Algumas horas depois, aproximou-se novamente. Como deixara o sinal em 11 pés de calado, avisaram,
outra vez, do farol: Pouca água! Voltaram a beber e, em aparente indignação pela
negativa da barra, o capitão dirigiu o navio para o sul, a toda vela. Pouco
depois, nos encontrávamos entre os bancos de areia. Passamos arrastando sobre
os primeiros bancos. O próprio capitão havia pegado o leme e, cambaleando para
lá e para cá de embriagues, comandava, com voz de causar pavor: Colham as
velas! e fez com que o veleiro encalhasse diante da arrebentação, apesar do
vento e do tempo bom...
Do farol tinham observado as manobras do
capitão e haviam previsto que o navio iria naufragar.
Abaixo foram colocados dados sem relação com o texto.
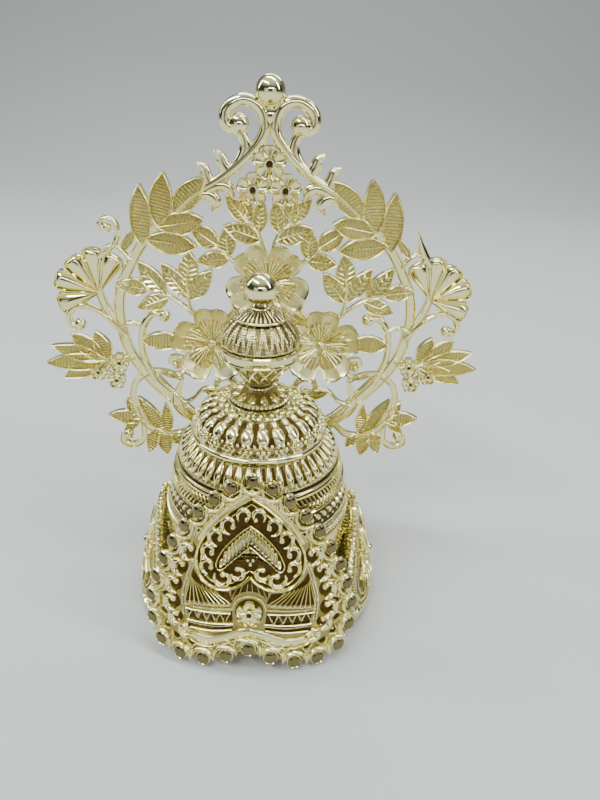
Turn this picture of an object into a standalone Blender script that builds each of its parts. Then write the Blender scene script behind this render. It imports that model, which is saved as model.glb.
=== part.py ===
"""A deity crown in thin gold-plated brass.

A flared skirt, a roped collar, a ring of petals and a fluted dome stand on one another and carry a
small lantern-shaped spire with a ball. A pierced heart-shaped plate covers the front, two smaller ones
the sides, and a flat pierced halo with three flowers stands behind, on a bracket on the collar.
The crown faces -Y, and its origin is under the middle of the whole crown, at its foot.
"""

import math

import bmesh
import bpy
from mathutils import Vector

MM = 0.001

# Sheet, seams and mouldings
WALL = 0.8 * MM
SEAM = 0.3 * MM
ROPE = 0.4 * MM
ROPE_H = 1.1 * MM

# Tiers from the foot up
SKIRT_H = 24.0 * MM
COLLAR_FOOT_R = 19.1 * MM
COLLAR_TOP_R = 16.4 * MM
COLLAR_H = 11.3 * MM
PETAL_H = 4.3 * MM
DOME_R = 13.1 * MM
DOME_RIM_H = 1.1 * MM
DOME_H = 7.2 * MM
DOME_TOP_R = 6.2 * MM
FLUTES = 24
FLUTE_DEPTH = 0.5 * MM

# Spire
NECK_H = 4.2 * MM
NECK_R = 2.3 * MM
BASKET_FOOT_R = 3.4 * MM
BASKET_TOP_R = 6.0 * MM
BASKET_H = 4.2 * MM
BAND_R = 7.9 * MM
BAND_H = 2.6 * MM
LANTERN_FOOT_R = 7.4 * MM
LANTERN_TOP_R = 4.8 * MM
LANTERN_H = 4.5 * MM
LANTERN_BULGE = 0.9 * MM
CAP_H = 2.1 * MM
CAP_TOP_R = 1.6 * MM
BALL_R = 3.05 * MM
SHANK_R = 1.4 * MM
SHANK_H = 0.3 * MM

# Plates: each is drawn flat, then curved and leant against the collar's ropes
PLATE_Z = 0.7 * MM
FRONT_H = 40.0 * MM
FRONT_BEND_R = 40.0 * MM
SIDE_H = 23.5 * MM
SIDE_BEND_R = 25.0 * MM
STUD_R = 1.6 * MM
STUD_H = 0.9 * MM
SIDE_BEAD_R = 0.9 * MM
FRONT_STUDS = 14
SIDE_STUDS = 9
RIB_H = 0.8 * MM

# Halo
HALO_WIDTH = 100.0 * MM
HALO_UNIT = HALO_WIDTH / 100
HALO_SHEET = 0.9 * MM
HALO_BALL_R = 2.9 * MM
FLOWER_R = 9.1 * MM
FLOWER_SHEET = 0.6 * MM
FLOWER_BOSS_R = 1.2 * MM
FLOWER_SEAT_T = 1.3 * MM
HALO_TURN = math.radians(3.5)
BRACKET_W = 7.0 * MM
BRACKET_H = 8.0 * MM
BRACKET_T = 1.2 * MM

ROUND_STEPS = 30
SPIRE_STEPS = 20

# Heights of the tiers' feet, one seam above what carries them
SKIRT_TOP_R = COLLAR_FOOT_R
COLLAR_Z = SKIRT_H + SEAM
PETAL_Z = COLLAR_Z + COLLAR_H + SEAM
DOME_Z = PETAL_Z + PETAL_H + SEAM
NECK_Z = DOME_Z + DOME_H + SEAM
BASKET_Z = NECK_Z + NECK_H + SEAM
BAND_Z = BASKET_Z + BASKET_H + SEAM
LANTERN_Z = BAND_Z + BAND_H + SEAM
CAP_Z = LANTERN_Z + LANTERN_H + SEAM
FINIAL_Z = CAP_Z + CAP_H + SEAM

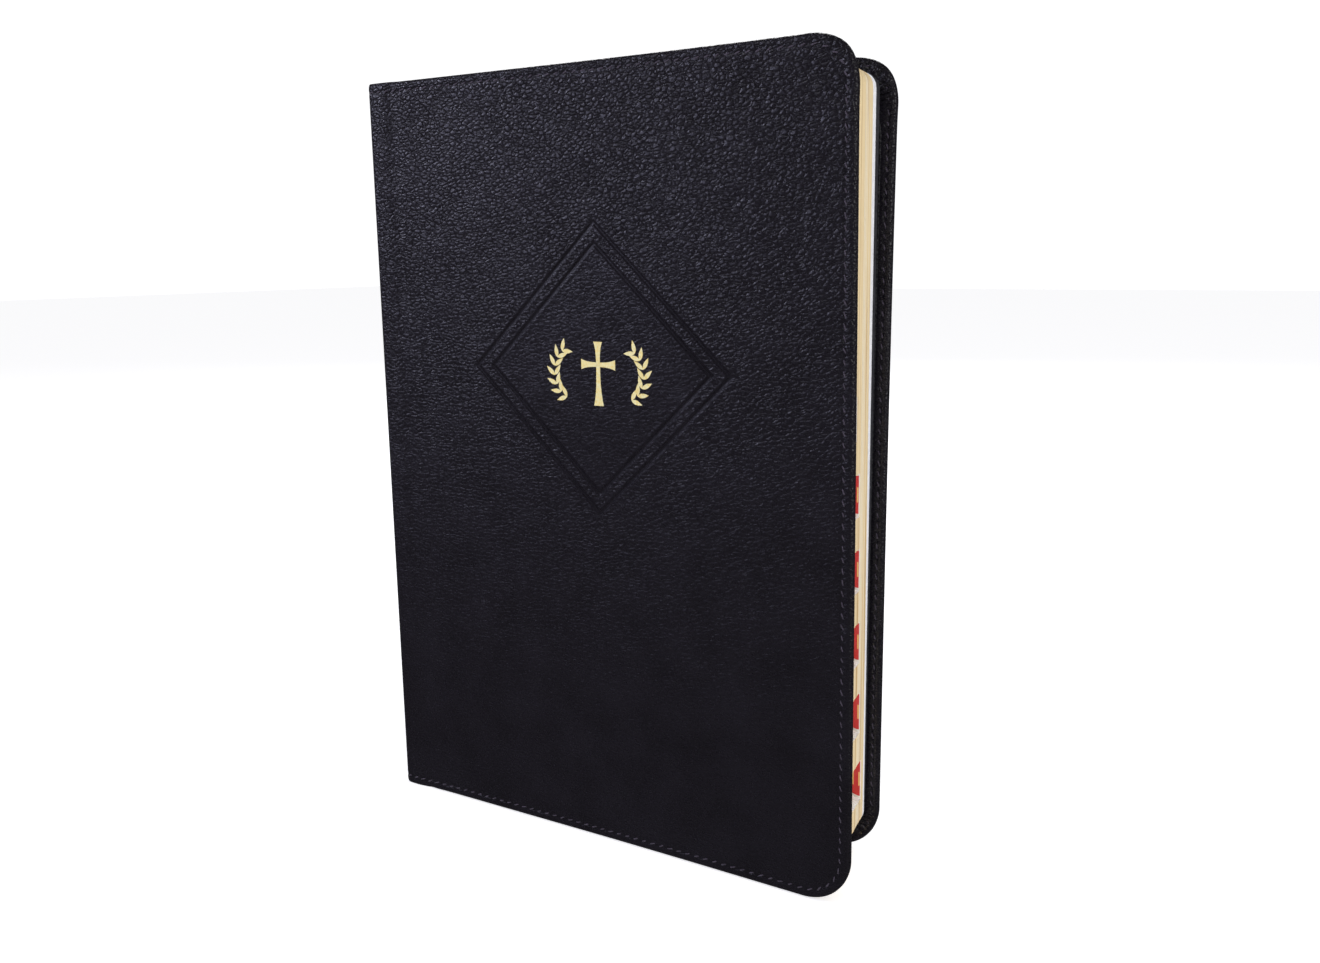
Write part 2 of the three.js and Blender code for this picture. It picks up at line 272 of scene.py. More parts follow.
def grid_faces(rows, columns, start=0, closed=False):
    """Quads of a grid whose vertices run row by row; closed joins the last column to the first."""
    across = columns if closed else columns - 1
    i, j = np.meshgrid(np.arange(rows - 1), np.arange(across), indexing="ij")
    k = (j + 1) % columns
    quads = np.stack([i * columns + j, i * columns + k, (i + 1) * columns + k, (i + 1) * columns + j], -1)
    return quads.reshape(-1, 4) + start


def build_mesh(name, points, faces, merge=2e-6, crisp_caps=False):
    """A smooth object from vertex and face arrays: its doubles are merged, its open ends closed by
    caps, with sharp edges if the surface shades on past them, and its faces turned outwards."""
    mesh = bpy.data.meshes.new(name)
    mesh.from_pydata(points.tolist(), [], faces.tolist())
    mesh.polygons.foreach_set("use_smooth", np.ones(len(mesh.polygons), bool))
    work = bmesh.new()
    work.from_mesh(mesh)
    bmesh.ops.remove_doubles(work, verts=work.verts, dist=merge)
    bmesh.ops.dissolve_degenerate(work, edges=work.edges, dist=merge)
    rims = [edge for edge in work.edges if edge.is_boundary]
    bmesh.ops.holes_fill(work, edges=rims, sides=0)
    for edge in rims:
        edge.smooth = not crisp_caps
    bmesh.ops.recalc_face_normals(work, faces=work.faces)
    work.to_mesh(mesh)
    work.free()
    made = bpy.data.objects.new(name, mesh)
    bpy.context.collection.objects.link(made)
    return made


def lay_uv(made, layer, across, up):
    """A UV layer in metres: the two flat coordinates of each vertex, given to its corners."""
    corner = np.empty(len(made.data.loops), np.int32)
    made.data.loops.foreach_get("vertex_index", corner)
    flat = np.stack([across, up], -1)[corner].astype(np.float32)
    made.data.uv_layers.new(name=layer).data.foreach_set("uv", flat.ravel())


def vertex_places(made):
    """The x, y and z of an object's vertices, as three arrays."""
    place = np.empty(len(made.data.vertices) * 3, np.float32)
    made.data.vertices.foreach_get("co", place)
    return place.reshape(-1, 3).T


DIAMOND_U = 93.9 * MM - 9 * MM
DIAMOND_Z = 163.4 * MM
DIAMOND_HALF_WIDTH = 49.2 * MM
DIAMOND_HALF_HEIGHT = 47.2 * MM
DIAMOND_SIDE = math.hypot(DIAMOND_HALF_WIDTH, DIAMOND_HALF_HEIGHT)
DIAMOND_PITCH = DIAMOND_HALF_WIDTH * DIAMOND_HALF_HEIGHT / DIAMOND_SIDE
DIAMOND_STEPS = 98
RULE_LINES = (1.0, 0.86)
RULE_REACH = 0.8 * MM
RULE_DEPTH = 0.32 * MM


def rules(u, z):
    """Depth of the two stamped rules: a diamond is a level line of |u| over half its width plus
    |z| over half its height, and each rule is a V with rounded lips on both sides of one."""
    level = np.abs(u - DIAMOND_U) / DIAMOND_HALF_WIDTH + np.abs(z - DIAMOND_Z) / DIAMOND_HALF_HEIGHT
    depth = 0
    for line in RULE_LINES:
        away = np.abs(level - line) * DIAMOND_PITCH
        depth = depth + RULE_DEPTH * smooth(1 - away / RULE_REACH)
        depth = depth - 0.10 * MM * np.exp(-((away - 1.15 * MM) / (0.45 * MM)) ** 2)
    return depth


def spread(*stops):
    """Values from stop to stop, each stop given as (value, steps up to the next one)."""
    parts = [np.linspace(a, b, n, endpoint=False) for (a, n), (b, _) in zip(stops, stops[1:])]
    return np.concatenate([*parts, [stops[-1][0]]])


# The edge's section as (inset, depth) in mm: over the seam's dip, round the edge, and in
# under the lining, where rings close it to a solid.
SEAM_INSET = 3.1 * MM
EDGE_OUTSIDE = [(6, 0), (5, 0), (4.2, -0.03), (3.6, 0.06), (3.1, 0.22), (2.6, 0.04), (2, -0.08)]
EDGE_ROUND = [(1.3, -0.02), (0.8, 0.12), (0.35, 0.42), (0.08, 0.9), (0, 1.6), (0.08, 2.3), (0.35, 2.8),
              (0.8, 3.1), (1.4, 3.2)]
EDGE_INSIDE = [(1.9, 3.16), (2.4, 2.98), (2.9, 3.14), (3.4, 3.2), (4.4, 3.18), (5.6, 3.14), (7, 3.1),
               (8.4, 3.0), (8.8, 2.4), (20, 2.3), (50, 2.3), (90, 2.3), (130, 2.3)]
PLEATS = 17


def pleat_height(u, z, inset):
    """Folds of the turned-in leather at the corners: a sharp-crested wave of the angle round the
    corner's centre, that swells from the edge and dies out on the straights."""
    du = u - (COVER_LENGTH - CORNER)
    dz = np.where(z > HEIGHT / 2, z - (HEIGHT - CORNER), CORNER - z)
    angle = np.arctan2(np.maximum(du, -9 * MM), np.maximum(dz, -9 * MM))
    wave = np.abs(np.sin(angle * PLEATS + 1.7 * np.sin(angle * 5))) ** 0.7
    near = smooth((du + 6 * MM) / (7 * MM)) * smooth((dz + 6 * MM) / (7 * MM))
    band = smooth((inset - 0.3 * MM) / (1.8 * MM)) * smooth((8.8 * MM - inset) / (2 * MM))
    return 0.95 * MM * (wave - 0.6) * near * band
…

Foi a nossa sorte! Depois
de muito temer e ansiar, notaram, perscrutando apreensivamente a redondeza, a
aproximação de um bote salva-vidas tripulado por seis homens corpulentos.
Provinha de uma embarcação fundeada a cerca de uma hora e meia do nosso local,
o paquete Proteção. Fincaram uma
estaca na duna perto do nosso veleiro e, depois de atar na estaca um cabo,
vieram de bote para o navio e firmaram nele a outra ponta do cabo. Ao longo
deste cabo iniciaram a operação de resgate: Às costas de um mulato forte cheguei
a terra sem sequer molhar os pés. Em honra aos brasileiros, seja dito, estes
tripulantes prestaram um serviço de auxílio bom e inesquecível para nós. O
desembarque em solo brasileiro efetuou-se apenas com as roupas que vestíamos na
ocasião. O restante, como bagagem, lembranças, presentes etc, permaneceu a
bordo da escuna que a todo instante afundava mais”.
Tendo sobrevivido e começando a superar as
horas de pânico, os dois pastores Hunsche e Brutschin, passaram a primeira
noite a bordo do paquete Proteção, onde
foram tratados com a maior cordialidade e pela primeira vez provaram um prato
tradicional no Brasil: o feijão e o arroz.